(3D code data)
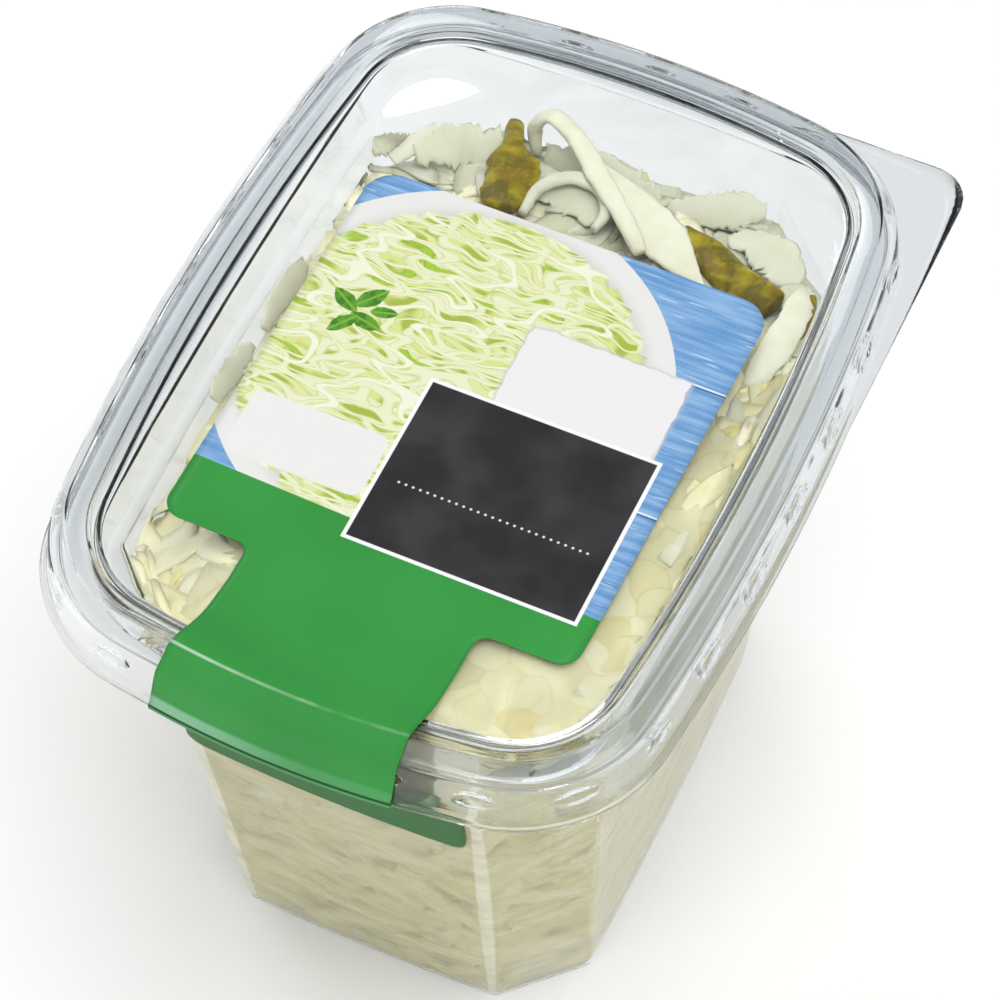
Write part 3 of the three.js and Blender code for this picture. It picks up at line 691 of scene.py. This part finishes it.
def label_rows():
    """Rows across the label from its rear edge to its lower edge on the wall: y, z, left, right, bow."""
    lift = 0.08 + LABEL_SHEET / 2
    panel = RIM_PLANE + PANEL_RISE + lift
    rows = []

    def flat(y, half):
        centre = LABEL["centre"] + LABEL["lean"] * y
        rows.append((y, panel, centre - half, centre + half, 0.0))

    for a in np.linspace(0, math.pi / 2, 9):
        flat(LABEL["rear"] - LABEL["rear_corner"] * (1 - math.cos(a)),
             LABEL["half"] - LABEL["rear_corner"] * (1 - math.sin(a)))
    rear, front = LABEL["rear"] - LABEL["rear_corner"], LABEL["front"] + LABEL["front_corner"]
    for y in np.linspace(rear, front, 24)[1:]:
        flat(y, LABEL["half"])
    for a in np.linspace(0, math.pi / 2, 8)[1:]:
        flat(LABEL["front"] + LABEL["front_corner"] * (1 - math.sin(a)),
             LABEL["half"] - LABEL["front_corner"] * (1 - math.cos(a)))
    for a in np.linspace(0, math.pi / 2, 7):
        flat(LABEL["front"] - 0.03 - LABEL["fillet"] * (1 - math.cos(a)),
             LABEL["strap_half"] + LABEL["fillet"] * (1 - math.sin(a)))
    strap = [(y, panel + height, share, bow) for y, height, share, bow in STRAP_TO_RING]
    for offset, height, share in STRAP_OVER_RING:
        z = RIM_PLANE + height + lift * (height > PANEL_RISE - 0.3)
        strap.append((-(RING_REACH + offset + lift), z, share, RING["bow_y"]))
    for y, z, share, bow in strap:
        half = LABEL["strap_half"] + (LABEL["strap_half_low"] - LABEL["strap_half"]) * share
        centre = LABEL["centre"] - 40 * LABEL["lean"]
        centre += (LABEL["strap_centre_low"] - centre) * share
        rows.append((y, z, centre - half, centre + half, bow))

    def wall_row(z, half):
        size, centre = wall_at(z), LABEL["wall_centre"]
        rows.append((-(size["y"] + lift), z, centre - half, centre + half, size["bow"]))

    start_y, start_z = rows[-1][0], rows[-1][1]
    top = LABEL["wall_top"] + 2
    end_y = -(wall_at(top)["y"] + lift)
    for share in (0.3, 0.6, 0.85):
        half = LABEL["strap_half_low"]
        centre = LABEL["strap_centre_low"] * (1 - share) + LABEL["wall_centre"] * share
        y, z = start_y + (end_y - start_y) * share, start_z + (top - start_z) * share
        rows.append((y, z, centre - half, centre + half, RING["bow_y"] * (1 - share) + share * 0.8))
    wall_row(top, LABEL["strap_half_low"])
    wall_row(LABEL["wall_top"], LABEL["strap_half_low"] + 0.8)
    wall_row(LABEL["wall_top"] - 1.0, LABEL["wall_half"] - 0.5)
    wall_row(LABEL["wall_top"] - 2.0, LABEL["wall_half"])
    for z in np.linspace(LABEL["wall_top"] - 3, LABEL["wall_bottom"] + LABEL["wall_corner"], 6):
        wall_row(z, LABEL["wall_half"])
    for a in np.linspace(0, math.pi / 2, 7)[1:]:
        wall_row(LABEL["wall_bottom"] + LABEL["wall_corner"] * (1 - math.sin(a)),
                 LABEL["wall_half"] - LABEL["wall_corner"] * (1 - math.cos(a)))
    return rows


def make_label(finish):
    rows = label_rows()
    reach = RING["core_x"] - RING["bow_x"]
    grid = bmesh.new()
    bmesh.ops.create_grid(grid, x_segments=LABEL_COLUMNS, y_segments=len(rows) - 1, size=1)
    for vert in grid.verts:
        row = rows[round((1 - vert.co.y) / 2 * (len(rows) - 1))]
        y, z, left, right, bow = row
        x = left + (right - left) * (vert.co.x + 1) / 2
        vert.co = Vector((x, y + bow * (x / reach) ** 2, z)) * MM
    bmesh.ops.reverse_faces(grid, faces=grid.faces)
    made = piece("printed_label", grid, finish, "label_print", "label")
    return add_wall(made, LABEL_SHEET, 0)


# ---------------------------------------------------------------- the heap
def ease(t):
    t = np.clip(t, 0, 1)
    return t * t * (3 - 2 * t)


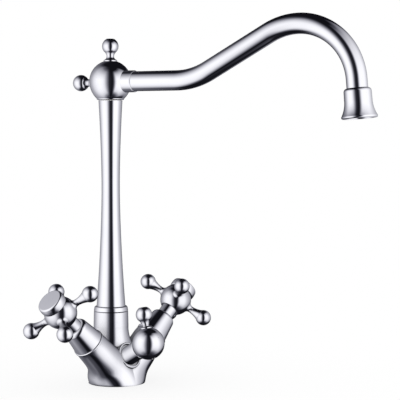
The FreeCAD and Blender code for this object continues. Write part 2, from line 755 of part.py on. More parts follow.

[EXERCISE DESCRIPTION] From the records above, please extract every line and repeat it exactly.

[RIGHT ANSWER]
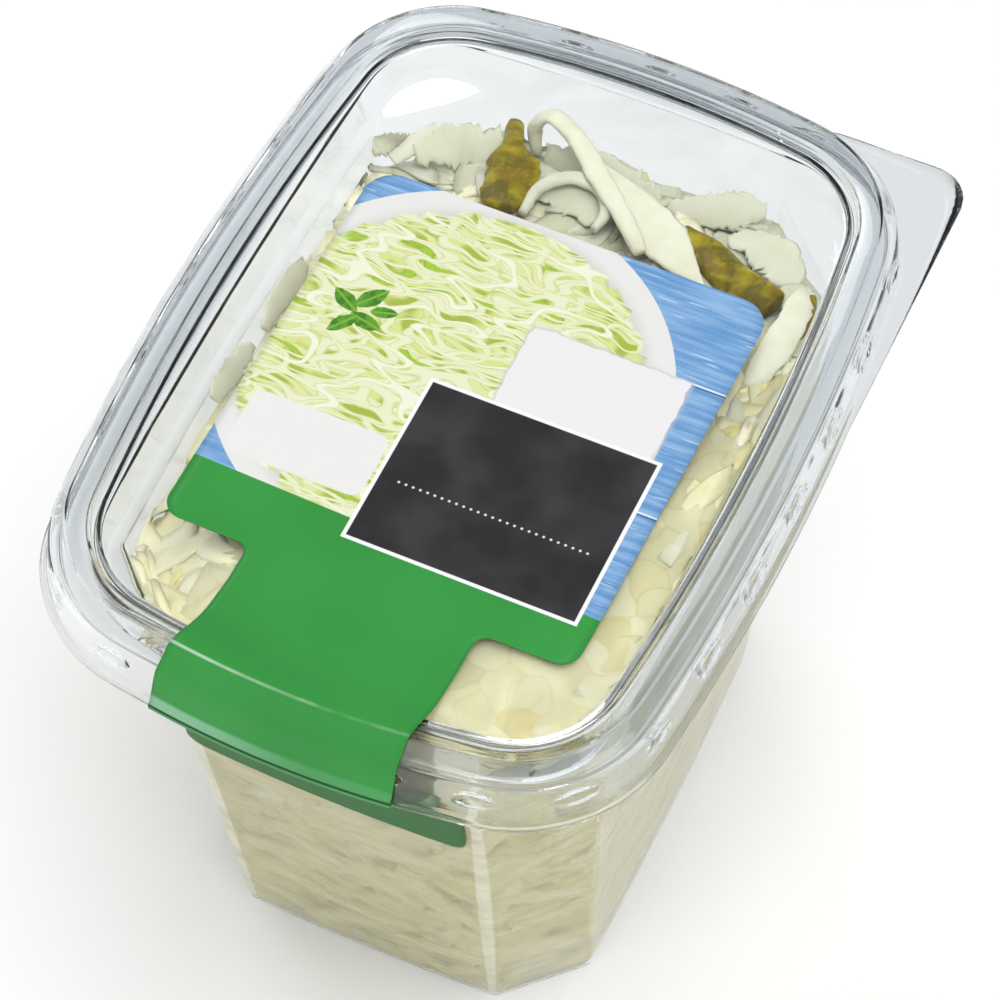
Write part 3 of the three.js and Blender code for this picture. It picks up at line 691 of scene.py. This part finishes it.
def label_rows():
    """Rows across the label from its rear edge to its lower edge on the wall: y, z, left, right, bow."""
    lift = 0.08 + LABEL_SHEET / 2
    panel = RIM_PLANE + PANEL_RISE + lift
    rows = []

    def flat(y, half):
        centre = LABEL["centre"] + LABEL["lean"] * y
        rows.append((y, panel, centre - half, centre + half, 0.0))

    for a in np.linspace(0, math.pi / 2, 9):
        flat(LABEL["rear"] - LABEL["rear_corner"] * (1 - math.cos(a)),
             LABEL["half"] - LABEL["rear_corner"] * (1 - math.sin(a)))
    rear, front = LABEL["rear"] - LABEL["rear_corner"], LABEL["front"] + LABEL["front_corner"]
    for y in np.linspace(rear, front, 24)[1:]:
        flat(y, LABEL["half"])
    for a in np.linspace(0, math.pi / 2, 8)[1:]:
        flat(LABEL["front"] + LABEL["front_corner"] * (1 - math.sin(a)),
             LABEL["half"] - LABEL["front_corner"] * (1 - math.cos(a)))
    for a in np.linspace(0, math.pi / 2, 7):
        flat(LABEL["front"] - 0.03 - LABEL["fillet"] * (1 - math.cos(a)),
             LABEL["strap_half"] + LABEL["fillet"] * (1 - math.sin(a)))
    strap = [(y, panel + height, share, bow) for y, height, share, bow in STRAP_TO_RING]
    for offset, height, share in STRAP_OVER_RING:
        z = RIM_PLANE + height + lift * (height > PANEL_RISE - 0.3)
        strap.append((-(RING_REACH + offset + lift), z, share, RING["bow_y"]))
    for y, z, share, bow in strap:
        half = LABEL["strap_half"] + (LABEL["strap_half_low"] - LABEL["strap_half"]) * share
        centre = LABEL["centre"] - 40 * LABEL["lean"]
        centre += (LABEL["strap_centre_low"] - centre) * share
        rows.append((y, z, centre - half, centre + half, bow))

    def wall_row(z, half):
        size, centre = wall_at(z), LABEL["wall_centre"]
        rows.append((-(size["y"] + lift), z, centre - half, centre + half, size["bow"]))

    start_y, start_z = rows[-1][0], rows[-1][1]
    top = LABEL["wall_top"] + 2
    end_y = -(wall_at(top)["y"] + lift)
    for share in (0.3, 0.6, 0.85):
        half = LABEL["strap_half_low"]
        centre = LABEL["strap_centre_low"] * (1 - share) + LABEL["wall_centre"] * share
        y, z = start_y + (end_y - start_y) * share, start_z + (top - start_z) * share
        rows.append((y, z, centre - half, centre + half, RING["bow_y"] * (1 - share) + share * 0.8))
    wall_row(top, LABEL["strap_half_low"])
    wall_row(LABEL["wall_top"], LABEL["strap_half_low"] + 0.8)
    wall_row(LABEL["wall_top"] - 1.0, LABEL["wall_half"] - 0.5)
    wall_row(LABEL["wall_top"] - 2.0, LABEL["wall_half"])
    for z in np.linspace(LABEL["wall_top"] - 3, LABEL["wall_bottom"] + LABEL["wall_corner"], 6):
        wall_row(z, LABEL["wall_half"])
    for a in np.linspace(0, math.pi / 2, 7)[1:]:
        wall_row(LABEL["wall_bottom"] + LABEL["wall_corner"] * (1 - math.sin(a)),
                 LABEL["wall_half"] - LABEL["wall_corner"] * (1 - math.cos(a)))
    return rows


def make_label(finish):
    rows = label_rows()
    reach = RING["core_x"] - RING["bow_x"]
    grid = bmesh.new()
    bmesh.ops.create_grid(grid, x_segments=LABEL_COLUMNS, y_segments=len(rows) - 1, size=1)
    for vert in grid.verts:
        row = rows[round((1 - vert.co.y) / 2 * (len(rows) - 1))]
        y, z, left, right, bow = row
        x = left + (right - left) * (vert.co.x + 1) / 2
        vert.co = Vector((x, y + bow * (x / reach) ** 2, z)) * MM
    bmesh.ops.reverse_faces(grid, faces=grid.faces)
    made = piece("printed_label", grid, finish, "label_print", "label")
    return add_wall(made, LABEL_SHEET, 0)


# ---------------------------------------------------------------- the heap
def ease(t):
    t = np.clip(t, 0, 1)
    return t * t * (3 - 2 * t)


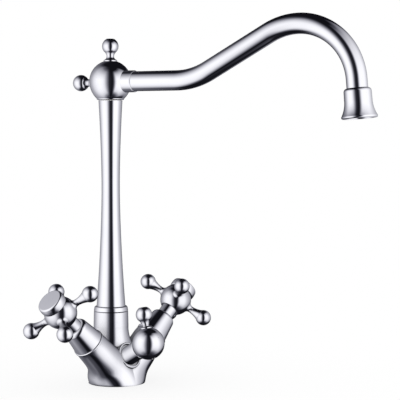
The FreeCAD and Blender code for this object continues. Write part 2, from line 755 of part.py on. More parts follow.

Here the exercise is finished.